Les collectivités locales ont évidemment aussi, par la structuration et la valorisation des filières, un rôle à jouer. Mais il faut engager des gestes forts et perceptibles, par exemple en reprenant totalement la main sur l’approvisionnement de nos cantines et en payant le vrai prix aux éleveurs.

 

Mais derrière les discours concernés, pour certains élus, le soutien aux éleveurs ne vaut pas  quelques centimes d’argent public supplémentaire et pourtant nécessaire !

 

Dernier exemple malheureux, une convention proposée par la CUCM, 6 communes et le Grand Autunois Morvan qui vise à améliorer les circuits courts, soutenir l’abattoir d’Autun et, bien que non contraignante pour les entreprises disposant du marché des cantines scolaires, à valoriser la viande à hauteur de 40 centimes le prix d’achat au producteur.

 

Le principe de la démarche est sain. Mais dans un contexte où le cours de la vache allaitante oscille autour de 4 euros le kilo (de 3,80 à 4,10 ces derniers mois) la valorisation de 40 centimes par le biais d’une subvention ne portera le prix d’achat au mieux qu’à 4,50 euros !

 

Or le prix de revient défini par les critères EGALIM est de 4,64 euros le kilo.

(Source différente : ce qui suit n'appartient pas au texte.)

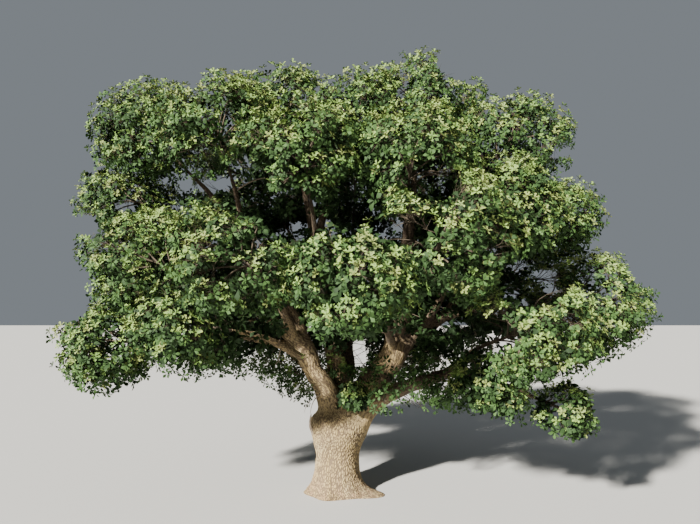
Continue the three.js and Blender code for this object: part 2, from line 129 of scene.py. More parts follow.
# name, carrier, radius, where it springs (foot) or how far along its carrier it leaves, bends,
# then the mass at its tip: name, middle, reach
LIMBS = [
    ("bough_left", "trunk", 0.42, (-0.2, -0.12),
     [(-0.42, -0.16, 3.8), (-0.95, -0.25, 4.5), (-1.25, -0.35, 5.3)],
     "left", (-6.1, -3.2, 8.3), 2.45),
    ("bough_right", "trunk", 0.6, (0.5, -0.05),
     [(1.25, -0.05, 3.9), (2.05, -0.15, 4.9), (2.35, -0.2, 5.9)],
     "top_right", (3.3, -0.8, 14.5), 2.45),
    ("bough_centre", "trunk", 0.42, (0.05, 0.3),
     [(-0.1, 0.75, 4.6), (-0.7, 0.9, 7.4), (-0.75, 0.4, 9.8)],
     "top", (0.6, -1.8, 13.7), 2.3),
    ("bough_right_low", "trunk", 0.34, (0.7, -0.35),
     [(1.5, -0.5, 3.35), (2.5, -0.8, 3.9), (3.8, -1.5, 4.45)],
     "right_low", (5.7, -4.8, 6.1), 2.2),
    ("bough_back_left", "trunk", 0.36, (-0.25, 0.35), [(-0.9, 1.1, 4.1)],
     "back_left", (-4.3, 5.6, 7.0), 3.15),
    ("bough_back", "trunk", 0.38, (0.1, 0.5), [(0.35, 1.7, 4.4)],
     "back", (0.2, 7.0, 7.8), 3.2),
    ("bough_back_right", "trunk", 0.38, (0.55, 0.4), [(1.6, 1.3, 4.0)],
     "back_right", (4.6, 5.6, 7.1), 3.1),
    ("bough_left_upright", "bough_left", 0.25, 0.36, [(-1.85, -0.1, 6.9), (-3.3, 0.1, 8.9)],
     "top_far_left", (-6.9, -1.7, 13.2), 2.35),
    ("bough_right_outer", "bough_right", 0.28, 0.27, [(3.6, -0.5, 6.3)],
     "right_tip", (8.35, -2.3, 6.8), 2.5),
    ("limb_left_low", "bough_left", 0.16, 0.42, [], "left_low", (-7.5, -2.6, 5.6), 2.05),
    ("limb_left_front_low", "bough_left", 0.14, 0.34, [],
     "left_front_low", (-4.4, -4.7, 6.3), 1.85),
    ("limb_left_front", "bough_left", 0.17, 0.5, [], "left_front", (-2.5, -6.1, 8.1), 2.3),
    ("limb_left_tip", "bough_left_upright", 0.12, 0.5, [], "left_tip", (-7.9, -1.0, 10.9), 1.95),
    ("limb_top_left", "bough_left_upright", 0.13, 0.62, [], "top_left", (-3.9, -3.7, 12.6), 2.2),
    ("limb_centre_left", "bough_centre", 0.2, 0.6, [],
     "top_centre_left", (-2.0, -0.9, 14.2), 2.3),
    ("limb_centre_front", "bough_centre", 0.15, 0.5, [],
     "front_upper_left", (-0.9, -5.0, 11.2), 2.2),
    ("limb_centre_back", "bough_centre", 0.2, 0.42, [], "top_back_left", (-3.5, 2.6, 12.4), 3.0),
    ("limb_right_front", "bough_right", 0.2, 0.36, [], "right_front", (3.0, -6.2, 8.6), 2.3),
    ("limb_front", "bough_right", 0.17, 0.3, [], "front", (0.6, -6.9, 7.5), 2.1),
    ("limb_right_front_upper", "bough_right", 0.15, 0.5, [],
     "front_upper_right", (2.3, -4.9, 11.2), 2.2),
    ("limb_top_far_right", "bough_right", 0.18, 0.56, [],
     "top_far_right", (6.4, -1.4, 12.9), 2.35),
    ("limb_right_upper", "bough_right_outer", 0.14, 0.5, [], "right_upper", (7.4, -1.6, 9.9), 2.2),
    ("limb_right_middle", "bough_right_outer", 0.15, 0.36, [],
     "right_middle", (5.2, -4.4, 9.7), 2.2),
    ("limb_right_low", "bough_right_low", 0.12, 0.5, [],
     "right_inner_low", (4.8, -3.9, 4.6), 1.55),
    ("limb_right_hanging", "bough_right_low", 0.1, 0.66, [],
     "right_hanging", (7.0, -4.1, 3.65), 1.1),
    ("limb_left_back", "bough_back_left", 0.2, 0.4, [], "left_back", (-7.0, 2.3, 8.0), 3.0),
    ("limb_top_back", "bough_back", 0.22, 0.4, [], "top_back", (0.7, 3.8, 12.8), 3.1),
    ("limb_right_back", "bough_back_right", 0.2, 0.4, [], "right_back", (7.2, 2.2, 7.8), 3.0),
    ("limb_top_back_right", "bough_back_right", 0.18, 0.45, [],
     "top_back_right", (4.7, 2.4, 12.0), 2.9),
]
SPROUT_FOOT = np.array([0.3, -0.5, 3.0])
SPROUT = ("fork", (0.55, -1.25, 3.65), 0.62)

# Dead wood: its foot, its bend, its tip and its radius at the foot. Every foot but the last
# two, which are side twigs, lies inside the trunk or limb that carries it.
DEAD_WOOD = [
    ((-0.8, -0.3, 2.05), (-1.12, -0.46, 2.4), (-0.96, -0.52, 2.92), 0.09),
    ((-0.45, -0.3, 3.6), (-1.0, -0.62, 3.6), (-1.0, -0.62, 2.8), 0.028),
    ((2.56, -2.3, 7.1), (3.1, -2.7, 8.0), (2.28, -2.6, 8.66), 0.04),
    ((-3.74, -1.59, 11.04), (-2.9, -1.3, 11.9), (-1.85, -1.05, 11.6), 0.035),
    ((2.48, -2.62, 8.5), (2.1, -2.7, 8.72), (1.59, -2.5, 9.27), 0.024),
    ((-0.95, -0.58, 3.43), (-1.2, -0.7, 3.2), (-1.22, -0.75, 2.95), 0.014),
]
DEAD_SHAPE = (0.25, 8, 9)  # share of the radius left at the tip, sides and steps

# Camera, at the photograph's place and angle, and its frame in pixels
FRAME_WIDTH = 700
FRAME_HEIGHT = 524
CAMERA_PLACE = np.array([0.465, -20.5, 6.46])
CAMERA_PITCH = math.radians(6)
FOCAL_PIXELS = 526
SENSOR_WIDTH = 36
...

La filière et l’État considèrent qu’en deçà de ce prix, il y a vente à perte. En s’engageant à valoriser symboliquement un petit volume de viande à hauteur de 40 centimes le kilo, nous sommes loin du compte.

 

Les collectivités locales doivent à minima respecter la loi. J’ai donc proposé que ladite convention soit modifiée afin que le prix d’achat à l’éleveur atteigne systématiquement le niveau du prix EGALIM. Cette proposition a été rejetée par la voix d’Evelyne Couillerot, vice-présidente de la CUCM, ainsi : « On demande des dépenses supplémentaires. C’est hallucinant ! »…

 

On parle de seulement 10 000 euros sur 100 millions d’euros de budget annuel pour la CUCM, mais il serait « hallucinant » de demander à ce qu’on respecte au moins les prix fixés par la loi en engageant quelques centimes de plus au kilo. Mais quelle honte et quel mépris.

 

Les discours « engagés » de responsables politiques sur le nécessaire soutien à l’agriculture seront hypocrites si les actes, même minimes, même de portée symbolique, ne sont pas en accord avec leurs prises de position.

 

En Saône-et-Loire où l’agriculture a une place si importante, il est inadmissible que nous ne nous acceptions de ne même pas respecter les minimums fixés par la loi ! Pas un produit ne devrait être acheté dans les cantines de Saône-et-Loire en dessous des prix de revient.

 

Nous avons les moyens de transformer profondément les mécanismes de rémunération agricoles. C’est à l’État de s’en emparer, c’est aux parlementaires d’être enfin efficaces. Hormis la ratification aveugle au traité de libre échange CETA, on attend par exemple toujours les prises de position concrètes de Rémy Rebeyrotte, député LREM de la 3ème circonscription de Saône-et-Loire. Il faut s’engager enfin pour des retraites dignes, pour un prix juste, pour une politique étrangère agricole et des mesures qui protègent nos productions. Les collectivités locales, elles, doivent montrer l’exemple par des achats publics ou parapublics qui rémunèrent correctement l’agriculteur.

 

Ne pas parvenir à s’y engager en 2021 est la marque d’une impuissance coupable. Jeudi dernier les éleveurs réunis à Clermont Ferrand ont manifesté dans l’indifférence quasi générale et subirent des tirs de grenade lacrymogène. Nous devons tous nous mobiliser à leurs côtés et cesser, collectivement, de regarder ailleurs.

 

Parce que l’avenir de l’agriculture française c’est l’avenir de la France, et qu’il passe, avant tout, par une rémunération juste.